Cross-system edge cases:
- Access validation should run before hashing so missing or unreadable staged files are blocked consistently.
- Unsupported source types should still be blocked by Source Type Selection Filter before future ingestion startup continues.
- Staged Source Duplicate Preflight uses the temporary hashes later, but duplicate-blocking policy is outside this preflight.
- Committed Source Storage may later receive a source hash from commit orchestration, but it must not infer that this preflight created committed metadata.
- Asset hash deduplication remains separate and must not be reused as source ingestion policy.
Invariants
- Hash values must use the
sha256:<hex>format expected by source metadata. - Hashes must stay temporary until future commit orchestration creates committed source records.
- The preflight must not mutate staged entries or source files.
- The preflight must not parse, copy, commit, persist, deduplicate, or assign permanent identity.
- Hashing must read bytes in chunks rather than retaining full source files in memory.
- Logs must not include raw local paths, source text, parsed text, or file contents.
Implementation Landmarks
app/ingestion/staging/source_hash_preflight.pyowns temporary staged source hash calculation.app/ingestion/staging/__init__.pyexports the hash preflight result and function for future ingestion callers.tests/test_staged_source_hash_preflight.pycovers successful hashing, order preservation, empty input, read failures, hash format, and path-safe logging.
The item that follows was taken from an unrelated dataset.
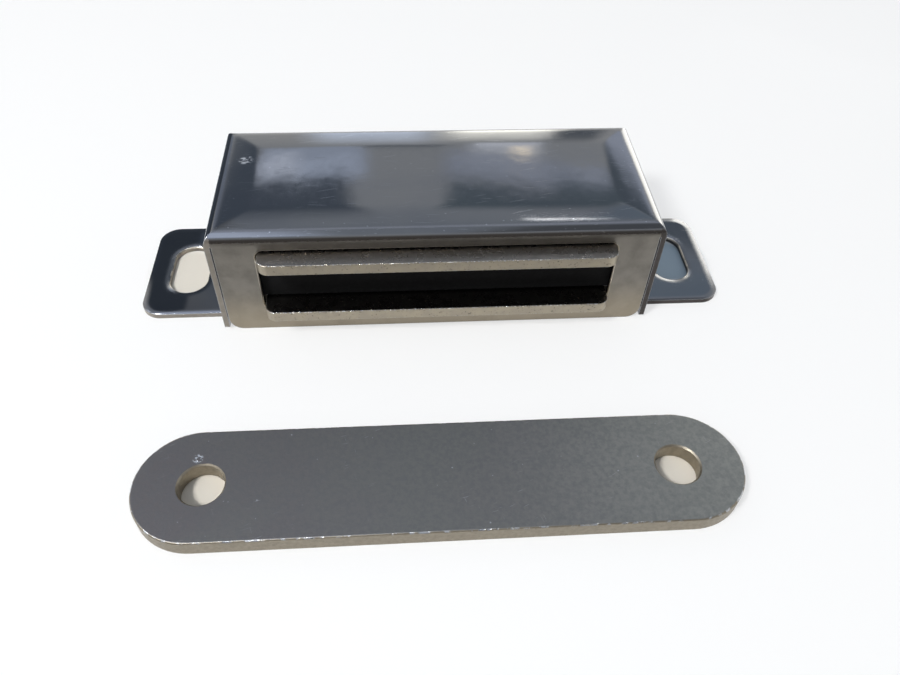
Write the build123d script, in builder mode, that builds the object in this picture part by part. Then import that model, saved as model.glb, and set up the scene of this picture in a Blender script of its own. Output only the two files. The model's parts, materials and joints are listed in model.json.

What AI/Coders Must Check Before Changing This System
Before editing Staged Source Hash Preflight, check:
- Whether the change belongs in hashing or in file access validation, source type filtering, parser routing, duplicate checks, file copy, commit orchestration, chunk generation, or UI behavior.
- Whether hashing still produces temporary in-memory results instead of committed metadata.
- Whether hash failures still stop downstream duplicate checks and commit work.
- Whether staged source order is still preserved for future book-number assignment.
- Whether logs avoid source contents and sensitive local path detail.
- Whether tests cover successful hashing, failure behavior, and log safety.